The carney-barker analysts making their wild, improbable spiels with an eye
on snaring the next IPO.

The great weirdo, with-it, shocker names, conjuring up images of corporate
rock bands.

The hyperventilating claptrap about a new big-bang technology creating a new
ever-expanding economy, raising productivity to Himalayan heights, sparking
an Information Revolution that is alchemically transforming our humdrum
existences into a new Golden Age and, most rapturous of all, making come
true the consumer's eternal dream of buying anything and everything at a
whopping discount.

We're truly sad to have to say goodbye to all that, goodbye to all the hilarious
hokum and bunkum with which Wall Street freighted the Internet. And we
can't help but utter a modest moan of regret that we won't see its like soon or
maybe ever again.

Although it has been evident for months that the mania had reached fever
pitch and was breaking, we knew for sure last week that, except for the
keening and weeping and gnashing of teeth, it was over, finis.

When exactly did we know it?

It wasn't, as you might suspect, when the stocks went into free fall. And it
certainly wasn't when, after the sector was down 40%, the logorrheic
proprietor of an online financial rag turned bearish on Web shares (perhaps
not coincidentally, his own stock, off from over 71 to 18 and change, acts like
one sick kitty, so bedraggled it could barely participate in the group's
dead-cat bounce).

Nor was it the fact that not one, not two, not three, but count 'em, four
Internet IPOs wound up their first day of trading below the offering price.
Before last week, by contrast, in the vast gurgling, bubbling flow of 'Net
offerings, a mere three had suffered that ignominy.

And it wasn't the revelation that Goldman Sachs' proposed Internet mutual
fund will studiously avoid buying the Internet stocks underwritten by Goldman
Sachs. Although that did affirm our esteem for the distinguished firm's good
sense and sound judgment.

No, what cemented our conviction that we'd seen the high in the insanity index
was a piece in Tuesday's Journal describing the virtually indescribable: online
companies (or somethings) going public by giving their stock away. Right, for
free!

The story cites, by way of example, Web Equity Capital, a shell empty of just
about everything but a prayerful promoter, which plans to issue 10 billion
shares of free stock. The notion, seemingly, is to stir interest in the wannabe
company's Website so that someday it'll be able to sell some stock for ...
money.

Unlike other recent Internet giveaways, this one may pass muster at the SEC
because it has filed a registration statement, and it seems to contain accurate
information -- namely, that the company's pretty much a laughable excuse for
a company, and the stock is worthless and may retain that status in perpetuity.

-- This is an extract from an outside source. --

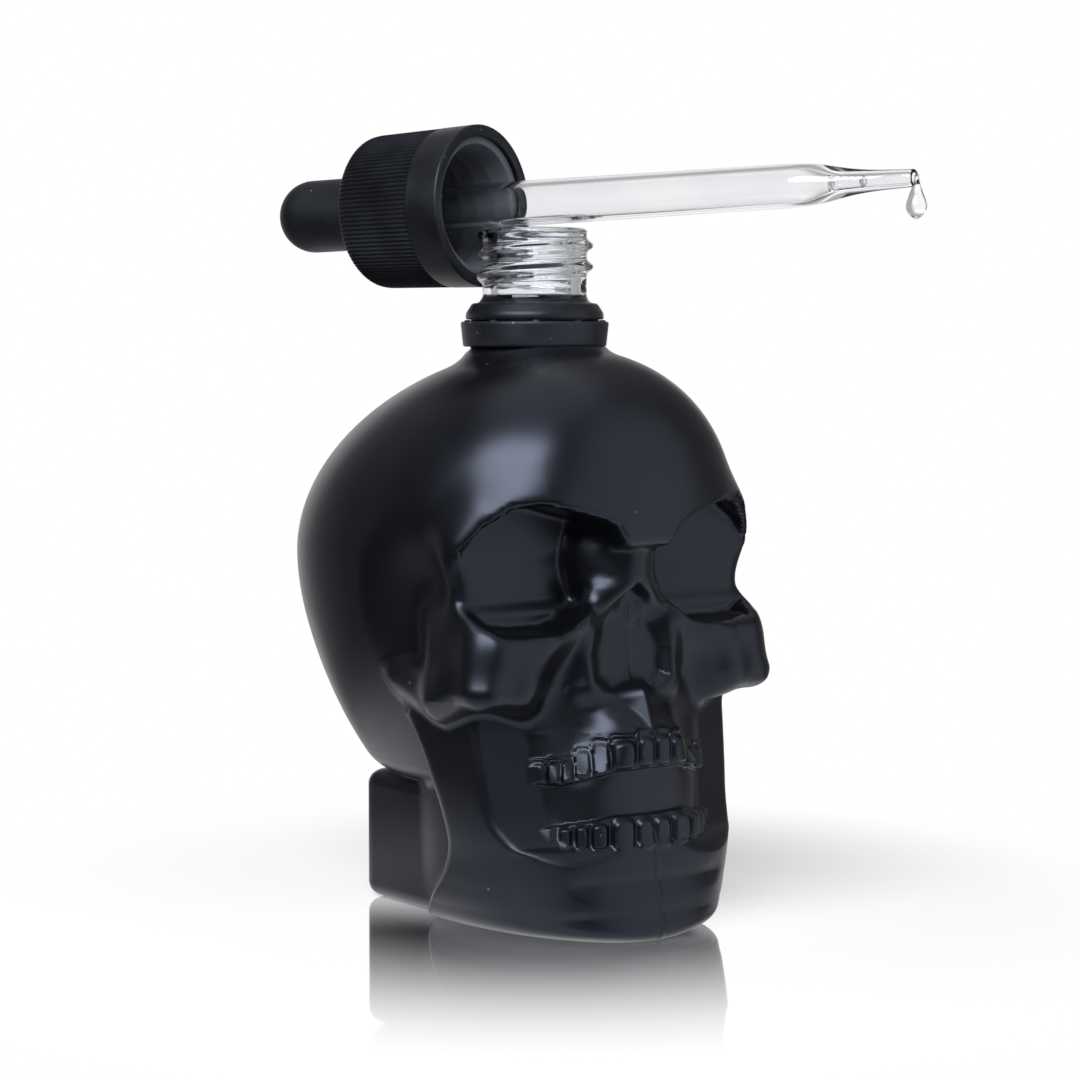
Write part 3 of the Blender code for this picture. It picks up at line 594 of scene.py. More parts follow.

But that Internet outfits are giving away free stock persuaded us beyond
doubt that not only will value out, but online IPOs had finally reached the
point of reductio ad absurdum. It was great while it lasted, but the game most
definitely is over.

None of this is to be construed as declaring, asserting, hinting or otherwise
implying that the Internet itself won't continue to grow in ways too various to
conceive and at breathtaking speed. While we consider something between
ludicrous and loony the more extravagant claims for its powers or its impact
(it won't cure the common cold and it won't make dummies smart), there's no
argument it'll influence in a big, big way consumers and the people who sell to
them.

In a nutshell, the Internet, by displaying prices of everything under the sun
simultaneously, is proving an unprecedented boon to shoppers and an
unprecedented bane to the profit margins of the vendors who supply them.
And both boon and bane will grow exponentially as the masses increasingly
go online.

Put another way, the Internet is shaping
up as the great and enduring instrument
of profitless prosperity for the diverse
commercial hordes feverishly gathering
to exploit it. It has introduced a new
dimension to competition that promises
or threatens, depending on your
preference, to tilt the transactional
equation heavily in favor of the buyer.

That has all kinds of implications for
both the economy and the proliferating
population of online companies. Consumers are also -- or perhaps firstly --
employees, small-business folks, teachers, preachers, etc., and what affects
the economy and their livelihoods most evidently affects them. As for the
swelling ranks of Internet enterprises, profits will continue to be conspicuous
by their absence.

In fact, we can't see anybody making real money out of the Internet -- except
by selling stock. And off the most recent evidence, that's going to be tougher
and tougher to do. The best of times for online IPOs has come and gone,
alas. And those phantasmagoric mergers between vaporish entities with
multibillion-dollar market caps will shrink drastically in number, since the deals
were invariably for stock, a currency undergoing alarming devaluation with
each passing day.

Hail and farewell then. Farewell to the Internet explosion. We'll miss it. Hail to
the Internet implosion. It, too, promises to have its moments.